Dereferencing these pointers will certainly yield undefined behavior.. usually a segmentation violation fault.
Fix:
int main(){
int iVal = 10;
double dVal = 111.11;
int *ptr = &iVal;
double *dptr = &dval;
printf("%d", *ptr); // ok
printf("%p", (void *)ptr);// ok
printf("%p", (void *)dptr); // ok
printf("%lf", *dptr); // ok
return 0;
}
Theory: A pointer is a variable that holds address - or as Alexey Frunze says:
The C standard does not define what a pointer is internally and how it
works internally. This is intentional so as not to limit the number of
platforms, where C can be implemented as a compiled or interpreted
language.
A pointer value can be some kind of ID or handle or a combination of
several IDs (say hello to x86 segments and offsets) and not
necessarily a real memory address. This ID could be anything, even a
fixed-size text string. Non-address representations may be especially
useful for a C interpreter.
When you do
int *ptr = 10;
you tell the compiler that ptr is a pointer to the address 10. Dereferencing this address will cause undefined behavior and may cause a crash.

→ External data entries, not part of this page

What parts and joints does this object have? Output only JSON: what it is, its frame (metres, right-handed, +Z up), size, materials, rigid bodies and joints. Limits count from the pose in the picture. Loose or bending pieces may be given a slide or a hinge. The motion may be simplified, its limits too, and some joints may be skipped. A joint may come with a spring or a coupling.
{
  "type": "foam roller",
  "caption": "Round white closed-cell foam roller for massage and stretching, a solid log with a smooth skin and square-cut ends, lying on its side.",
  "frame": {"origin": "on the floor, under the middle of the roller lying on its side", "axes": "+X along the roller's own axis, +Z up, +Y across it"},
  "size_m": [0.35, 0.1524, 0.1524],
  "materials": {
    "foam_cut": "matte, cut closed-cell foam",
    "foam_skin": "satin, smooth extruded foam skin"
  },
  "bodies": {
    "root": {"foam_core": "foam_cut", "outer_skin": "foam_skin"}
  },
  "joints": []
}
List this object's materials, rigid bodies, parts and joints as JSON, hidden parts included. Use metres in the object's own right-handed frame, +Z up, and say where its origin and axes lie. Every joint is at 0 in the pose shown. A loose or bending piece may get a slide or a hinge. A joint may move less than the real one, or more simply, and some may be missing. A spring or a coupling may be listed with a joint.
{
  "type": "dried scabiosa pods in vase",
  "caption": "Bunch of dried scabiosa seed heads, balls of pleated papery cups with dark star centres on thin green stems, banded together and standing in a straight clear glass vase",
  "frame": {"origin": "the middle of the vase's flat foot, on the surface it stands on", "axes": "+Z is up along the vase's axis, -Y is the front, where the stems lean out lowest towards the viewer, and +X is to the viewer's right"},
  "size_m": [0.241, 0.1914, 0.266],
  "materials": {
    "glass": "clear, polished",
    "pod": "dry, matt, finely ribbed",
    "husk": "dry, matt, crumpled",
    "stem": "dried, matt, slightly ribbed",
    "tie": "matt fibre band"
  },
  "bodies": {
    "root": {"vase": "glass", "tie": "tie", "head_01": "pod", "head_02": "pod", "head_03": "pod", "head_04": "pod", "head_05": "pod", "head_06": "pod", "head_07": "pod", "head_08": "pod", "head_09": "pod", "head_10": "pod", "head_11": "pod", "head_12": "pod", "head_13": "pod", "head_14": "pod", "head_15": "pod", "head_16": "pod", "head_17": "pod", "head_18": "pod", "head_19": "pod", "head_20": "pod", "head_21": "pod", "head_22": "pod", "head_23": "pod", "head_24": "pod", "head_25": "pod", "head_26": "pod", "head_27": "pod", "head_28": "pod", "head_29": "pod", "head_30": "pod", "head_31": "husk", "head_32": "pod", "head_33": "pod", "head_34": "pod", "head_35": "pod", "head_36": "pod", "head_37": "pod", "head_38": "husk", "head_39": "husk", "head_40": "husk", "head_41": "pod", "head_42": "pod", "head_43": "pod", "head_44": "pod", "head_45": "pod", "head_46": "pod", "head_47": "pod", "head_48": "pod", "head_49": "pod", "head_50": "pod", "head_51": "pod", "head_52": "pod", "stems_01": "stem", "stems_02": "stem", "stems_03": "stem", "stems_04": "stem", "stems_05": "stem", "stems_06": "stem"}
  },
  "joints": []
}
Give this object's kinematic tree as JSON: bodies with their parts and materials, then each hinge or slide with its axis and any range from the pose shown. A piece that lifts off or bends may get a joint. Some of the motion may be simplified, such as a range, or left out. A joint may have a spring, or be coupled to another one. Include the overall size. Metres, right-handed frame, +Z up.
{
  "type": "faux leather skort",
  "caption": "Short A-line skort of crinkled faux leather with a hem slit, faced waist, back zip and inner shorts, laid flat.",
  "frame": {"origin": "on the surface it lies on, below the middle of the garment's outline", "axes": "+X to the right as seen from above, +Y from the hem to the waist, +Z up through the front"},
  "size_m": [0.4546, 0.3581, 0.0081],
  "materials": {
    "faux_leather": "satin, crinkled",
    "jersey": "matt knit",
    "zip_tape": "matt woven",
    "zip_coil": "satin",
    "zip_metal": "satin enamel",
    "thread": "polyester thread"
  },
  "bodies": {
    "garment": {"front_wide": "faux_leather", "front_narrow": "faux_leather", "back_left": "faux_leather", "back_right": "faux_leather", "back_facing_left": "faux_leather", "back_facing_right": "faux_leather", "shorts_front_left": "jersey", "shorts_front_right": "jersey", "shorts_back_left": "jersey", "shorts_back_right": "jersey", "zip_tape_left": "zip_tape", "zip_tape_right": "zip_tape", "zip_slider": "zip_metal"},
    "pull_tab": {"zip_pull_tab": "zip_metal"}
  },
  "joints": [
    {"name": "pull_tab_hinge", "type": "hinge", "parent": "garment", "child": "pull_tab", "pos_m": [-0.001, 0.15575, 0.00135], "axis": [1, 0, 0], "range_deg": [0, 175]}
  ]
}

You would most likely want something like:
int ival = 10;
int *ptr = &ival;
Similar for the double pointer.
char *ptr = "stack overflow"
This buffer was allocated in TEXT SEGMENT hence there is no issue of dereferencing and getting the address but if you modify the data content its a voilation [Segmentation Fault]
Note:-
Please refer from online,how many segments will be created for a program (process) ?
[Generally, Heap Segment,Stack Segment,Data Segment & Text Segment]
The reason char *ptr = "stack overflow" works and int *ptr = 10 does not is that 10 is just the number 10, but "stack overflow" evaluates to a pointer to the characters.
String literals are special kinds of constants. The compiler puts the characters of the string somewhere in memory, and the value of the string literal is a pointer to those characters. Conversely, integer and floating-point constants are just their values; they are not pointers.